I guess I am not super-woman after all.  This vexes me terribly.   (I know, I have cancer, maybe time for a reality check?)  This means that instead of being the terribly efficient and abominably productive person that I wanted to be, an inordinate amount of my time is spent napping, pondering what I will ACTUALLY look like without hair and at what point I will lose it (before the Pink Arrow game or after?  Definitely by the Susan Komen walk); worrying about if I will lose my eyebrows and eyelashes as well. Also, hoping that I will lose it in other places that I currently have to take the time and energy to shave off.   Oh, and I'm catching up on season 2 of Dollhouse when my son is not around, and researching my Aang, the Last Airbender costume by watching back episodes of Avatar, when he is.

I know that in what will seem like a blink of an eye, this will all be behind me,  it's gone so fast even now, when I think back to the fact that I found that fateful lump BEFORE Memorial Day.  It's just the waiting for things to happen, and the time I've lost NOT doing something that makes me a little crazy.

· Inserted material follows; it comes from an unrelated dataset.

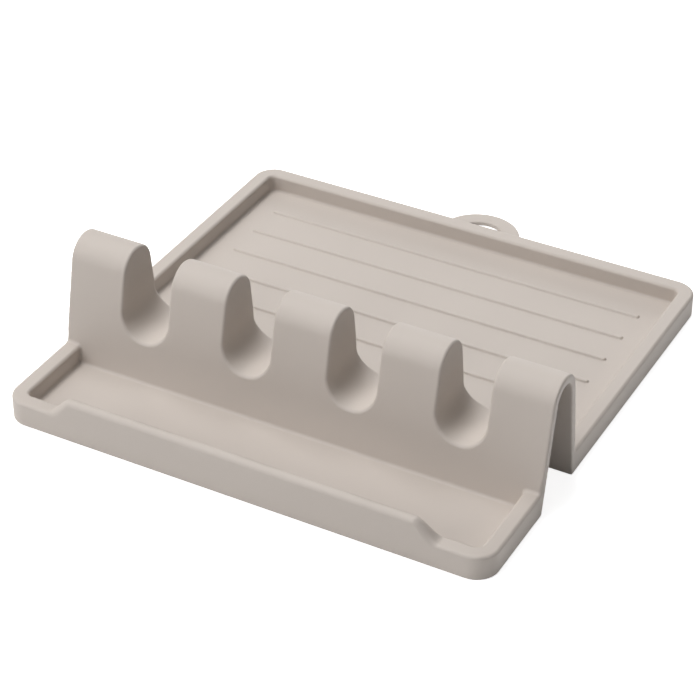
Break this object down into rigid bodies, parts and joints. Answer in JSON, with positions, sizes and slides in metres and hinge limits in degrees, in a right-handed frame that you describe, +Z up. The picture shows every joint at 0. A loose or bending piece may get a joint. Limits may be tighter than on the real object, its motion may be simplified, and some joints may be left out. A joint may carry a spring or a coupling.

Today, on technically a day of rest, I have managed to clean my dog-hair/dirt covered window fan, vacuum behind my bed and my nightstand (shudder), spray paint the old yellow nursery side table that my hubby has been using as a nightstand for the last few years in a bedroom without a lick of yellow in it.  Additionally, together, hubby and I canned 5 pints of blueberry jam, 4 QTs of refrigerator dills, 5 QTs of sweet fridge pickles, 2 cups of garlic scape pesto and a batch of ricotta cheese.  However, I think mostly it's using up nervous energy because I have NO idea if Chemo will knock a wallop in me or not.

Better to have a few jars of jam stored up just in case!

1 comment:

  1. I so understand your frustration over being "underproductive." I do this to myself as well. Take it easy; recovery is hard work, not the least because you have to work at not overdoing it. We love you!